A murmur rippled through the studio.

"that, " she continued. " using it, the user can go to different worlds?. Can trade anything for anything as long as the trade is successful?."

" Do you think, such supernatural phenomenon is possible?"

" General, the citizens are on the verge of panic, do you have any information? sir?."

Rayfort's expression tightened.

"That was not a military deployment" he said flatly. "And it was not initiated by any known state or government"

"It appeared just like the cracks, wether it's true or not, supernatural or not"

" What we can advise is to not initiate any interaction with it for now."

"Our primary understanding is that the other worlds it point to might very well be the other side of Chaos portal, there is high chance that interacting with it will lead to disastrous outcome "

"Special task force is being made to study the phenomenon. As soon as the situation near the remaining portals come under control, the authorities will launch a full scale research, here at this moment facing such dangers we the Solvar Military ask it's citizens to not act rashly and remain patient."

"Please do not take unnecessary risk, i repeat please don't take risk , your family, your friends, your country needs you and your cooperation the most at this time of need." Said the general as he stood up and bowed then excused himself.

The news continued.

The screen switched to another feed, a different camera showed a field reporter gripping her chest, breathing hard as she tried—and failed—to explain what she was suddenly aware of.

then a panel of experts as argued over one another, some already speculating, others visibly shaken.

Everyone thought, that things would calm down - but instead, It raised a storm.

Somewhere off-camera—unbroadcast but very real—

A soldier on a collapsing defense line stared at the glow before him, hands shaking, heart racing, and for the first time since the fighting began, saw a way out.

Not safety.

Not victory.

Escape.

The first departure came from soldiers who saw no way out, from prisoners whose sentences suddenly felt meaningless. From people with nothing left to lose—and some who thought they had everything to gain.

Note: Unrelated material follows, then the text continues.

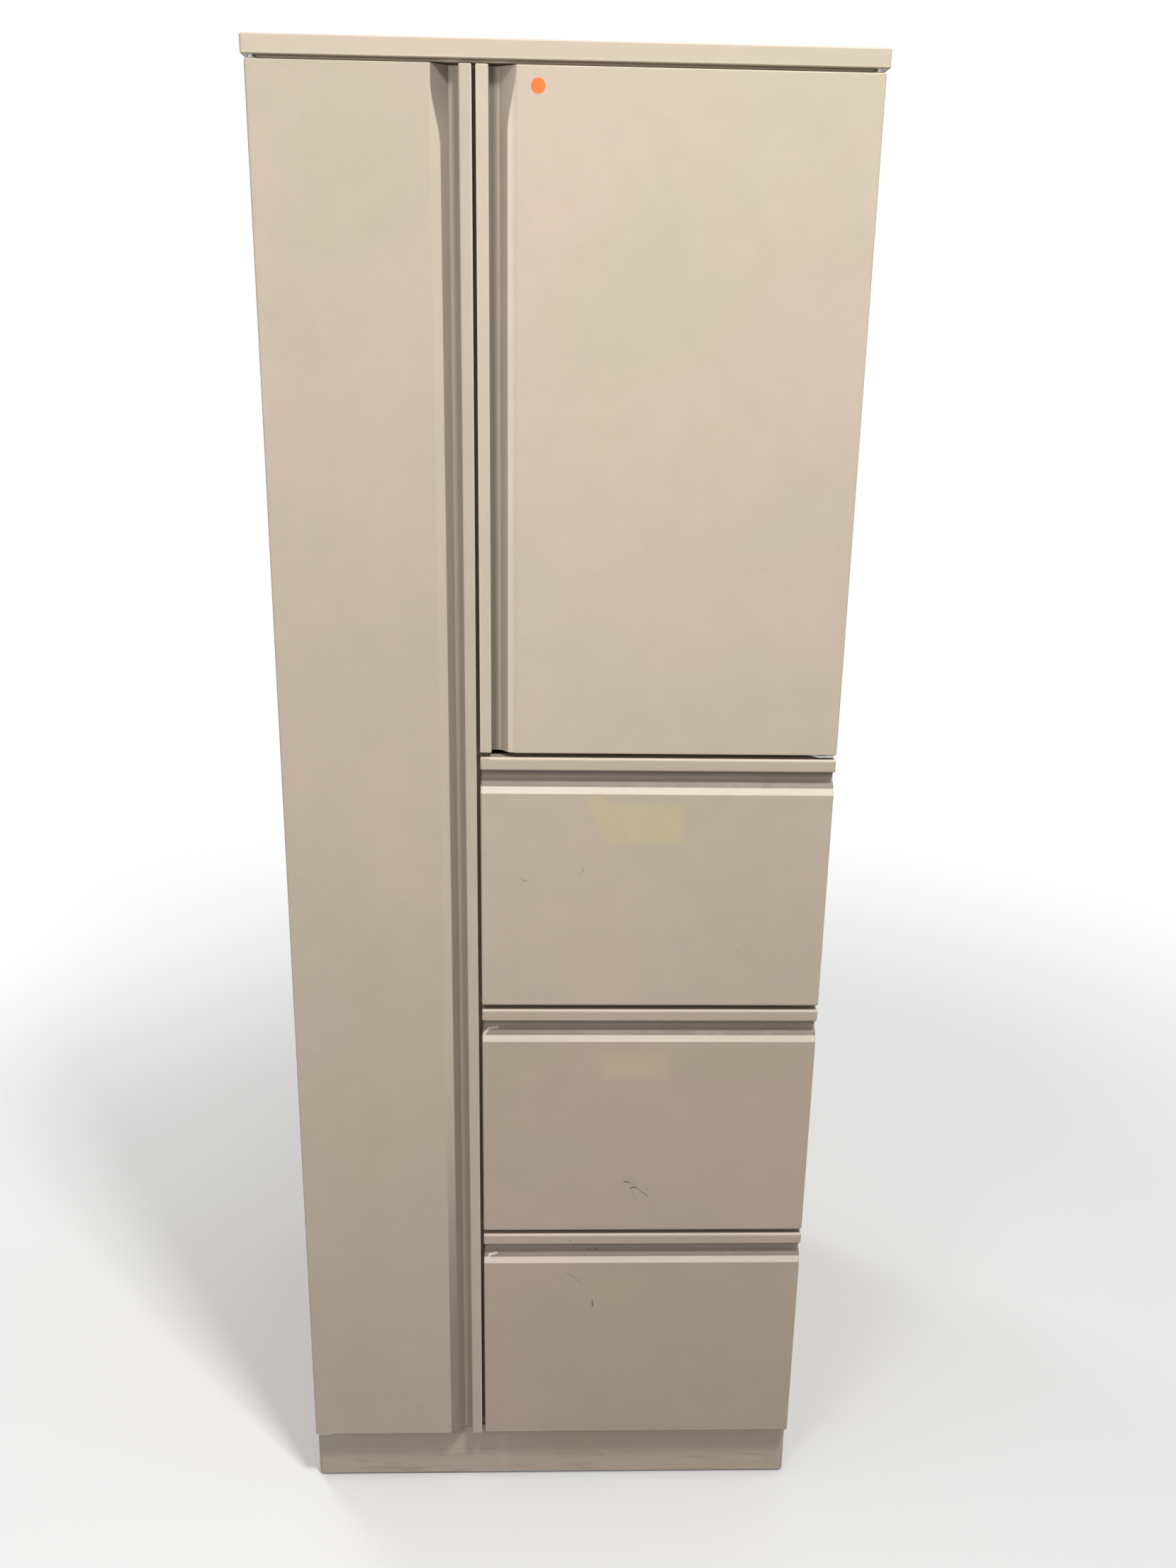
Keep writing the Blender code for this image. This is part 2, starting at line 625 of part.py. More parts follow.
def make_drawer(number):
    """A file drawer: its front with the pull along the top, its tub and its two slides."""
    low = DRAWERS_TOP - number * DRAWER_PITCH
    top = low + DRAWER_PITCH - DRAWER_GAP
    left = SPLIT_X + DOOR_GAP / 2
    label = "drawer_" + str(number)
    centre = Vector(((left + FRONT_RIGHT) / 2, FACE_Y, (low + top) / 2))
    body = make_empty(label + "_slide_axis", centre)
    middle_body = make_empty(label + "_middle_axis", centre)

    def place(u, v, w):
        return Vector((left + w, FACE_Y + v, top - u))

    front_skin(label + "_front", top - low, FRONT_RIGHT - left, place, body, FRONT_BACK_LIP)

    left_wall, right_wall = DIVIDER_RIGHT + FIT, INNER_X - FIT
    tub_left = left_wall + SLIDE_THICKNESS + FIT
    tub_right = right_wall - SLIDE_THICKNESS - FIT
    tub_low = low + TUB_RISE
    wall_top = tub_low + TUB_WALL
    shape = box_shape((tub_left, FRONT_BACK_Y + FIT, tub_low),
                      (tub_right, FRONT_BACK_Y + FIT + TUB_LENGTH, wall_top))
    open_sides(shape, ("+z",))
    for side, inward in ((tub_left, 1), (tub_right, -1)):
        rail = side + inward * FILE_RAIL_SHELF
        step = wall_top + TUB_SIDE_RISE
        extend_rim(shape, lambda p: near(p.x, side) and near(p.z, wall_top), (0, 0, TUB_SIDE_RISE))
        extend_rim(shape, lambda p: near(p.x, side) and near(p.z, step),
                   (inward * FILE_RAIL_SHELF, 0, 0))
        extend_rim(shape, lambda p: near(p.x, rail) and near(p.z, step), (0, 0, FILE_RAIL_LIP))
    tub = add_object(label + "_tub", shape, PAINTED_INSIDE, body)
    thicken(tub, SHEET)

    slide_level = low + SLIDE_RISE
    make_slide(label + "_slide_left", left_wall, 1, slide_level, body, middle_body)
    make_slide(label + "_slide_right", right_wall, -1, slide_level, body, middle_body)


clear_scene()
PARTS = make_collection("storage_cabinet")
CUTTERS = make_collection("cutters")

CABINET = make_empty("cabinet_origin", Vector())
LEFT_DOOR = make_empty("left_door_axis", LEFT_AXIS)
RIGHT_DOOR = make_empty("right_door_axis", RIGHT_AXIS)
bpy.context.view_layer.update()

make_cap()
make_carcass()
make_wardrobe_fittings()
make_adjustable_shelf()
make_door("left", SPLIT_X - DOOR_GAP / 2, FRONT_LEFT, LEFT_AXIS, BASE_HEIGHT, LEFT_DOOR)
make_door("right", SPLIT_X + DOOR_GAP / 2, FRONT_RIGHT, RIGHT_AXIS, DRAWERS_TOP, RIGHT_DOOR)
make_catch("left", DIVIDER_LEFT - FIT, -1)
make_catch("right", DIVIDER_RIGHT + FIT, 1)
for drawer_number in range(1, DRAWER_COUNT + 1):
    make_drawer(drawer_number)
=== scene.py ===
import math

import bmesh
import bpy
from mathutils import Matrix, Vector, noise


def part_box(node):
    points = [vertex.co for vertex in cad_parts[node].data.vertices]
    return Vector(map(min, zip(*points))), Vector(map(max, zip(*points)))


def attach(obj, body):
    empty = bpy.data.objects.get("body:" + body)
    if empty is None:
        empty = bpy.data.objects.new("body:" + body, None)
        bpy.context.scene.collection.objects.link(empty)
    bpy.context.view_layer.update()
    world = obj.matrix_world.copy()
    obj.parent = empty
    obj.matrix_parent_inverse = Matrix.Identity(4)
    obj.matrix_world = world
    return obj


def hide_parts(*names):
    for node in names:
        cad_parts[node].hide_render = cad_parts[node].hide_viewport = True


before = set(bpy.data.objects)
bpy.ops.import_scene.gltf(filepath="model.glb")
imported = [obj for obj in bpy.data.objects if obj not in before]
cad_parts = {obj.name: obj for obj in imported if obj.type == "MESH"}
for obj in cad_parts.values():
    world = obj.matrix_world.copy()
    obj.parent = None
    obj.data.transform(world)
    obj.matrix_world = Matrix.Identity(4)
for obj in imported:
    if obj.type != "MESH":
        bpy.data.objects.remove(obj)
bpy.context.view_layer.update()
scene = bpy.context.scene

# The viewpoint of the photograph: a camera held by hand at head height, close in front of the
# cabinet and tipped down at it.
PHOTO_WIDTH, PHOTO_HEIGHT = 1659, 2212
FOCAL_PIXELS = 1975
SENSOR_MM = 36
EYE = (-0.0188, -1.767, 1.4336)
TURN_RIGHT, TIP_DOWN, LEAN = math.radians(1.949), math.radians(17.823), math.radians(0.994)

camera_data = bpy.data.cameras.new("camera")
camera_data.sensor_width = SENSOR_MM
camera_data.lens = SENSOR_MM * FOCAL_PIXELS / max(PHOTO_WIDTH, PHOTO_HEIGHT)
camera = bpy.data.objects.new("camera", camera_data)
scene.collection.objects.link(camera)
aim = (Matrix.Rotation(-TURN_RIGHT, 4, "Z") @ Matrix.Rotation(math.pi / 2 - TIP_DOWN, 4, "X")
       @ Matrix.Rotation(LEAN, 4, "Z"))
camera.matrix_world = Matrix.Translation(EYE) @ aim
scene.camera = camera
scene.view_settings.view_transform = "Standard"


# The studio round it: a pale floor that runs out to white, an even white surround, a strip of
# lamps high overhead, two small soft lamps in front, the stronger one to the right, and a low
# one behind.
PURE_WHITE = (1, 1, 1, 1)
FLOOR_SIZE, FLOOR_GREY, FLOOR_BOUNCE = 5, 0.8, 0.1
FLOOR_ROUGHNESS, FLOOR_SHINE = 0.9, 0.1
WHITE_FROM, WHITE_BEYOND = 0.9, 2.4
SURROUND_LIGHT = 0.53
LAMPS = (
    ("overhead_strip", (-0.2, -1.205, 8.0), (0, -0.3, 1.0), (2.6, 0.27), 45),
    ("right_lamp", (0.7, -1.6, 3.65), (0.1, -0.3, 1.2), (0.4, 0.4), 65),
    ("left_lamp", (-0.9, -1.9, 1.5), (0, -0.3, 0.9), (0.5, 0.5), 7),
    ("rear_lamp", (-1.8, 1.9, 1.25), (0, 0.1, 0.9), (0.8, 0.8), 20),
)


def add_node(tree, kind, inputs=None, **settings):
    """Add a node; each input is a fixed value or another node's output."""
    made = tree.nodes.new("ShaderNode" + kind)
    for name, value in settings.items():
        setattr(made, name, value)
    for socket, value in (inputs or {}).items():
        if isinstance(value, bpy.types.NodeSocket):
            tree.links.new(value, made.inputs[socket])
        else:
            made.inputs[socket].default_value = value
    return made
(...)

In one prison facility, an entire cell block manifested their contracts within minutes of each other. Guards shouted. Orders were given. But no one stoped.

One man laughed as the parchment unfolded.

"Anything for anything," he whispered, eyes alight. "That's fair."

He vanished seconds later.

No flash. No sound.

Just absence.

Across the world, similar disappearances followed. Small numbers at first. A handful here. A dozen there.

Within hours, reports emerged of people missing.

Contract only manifested for those sixteen and above.

For every reckless departure, ten people hesitated.

For every ten, a hundred watched.

By the time Rael returned to Dawnrise Orphanage, the world felt quieter.

Not safer.

Just… thinner.

The roads were damaged but passable. Emergency broadcasts played on loop in the common room. Casualty numbers scrolled beneath headlines naming the event for the first time:

THE GREAT WAVE INCIDENT

TIER-4 CONFIRMED — THE WORLD AWAKENED.

Caretakers moved with exhaustion carved into their posture. Some children asked questions.

Most didn't.

They had already learned when not to.

Rael sat on his bunk that night,

He remembered the behemoth collapsing.

He remembered the glow appearing while people were still screaming , venting.

Somewhere out there, portals were still active.

Some places had been lost.

Some people had stepped into other worlds and might never return.

Rael closed his eyes.

For the first time since waking up in this younger body, he felt something unfamiliar settle in his chest.

Not fear.

Not hope.

But the heavy understanding that the world was no longer waiting for anyone to grow up.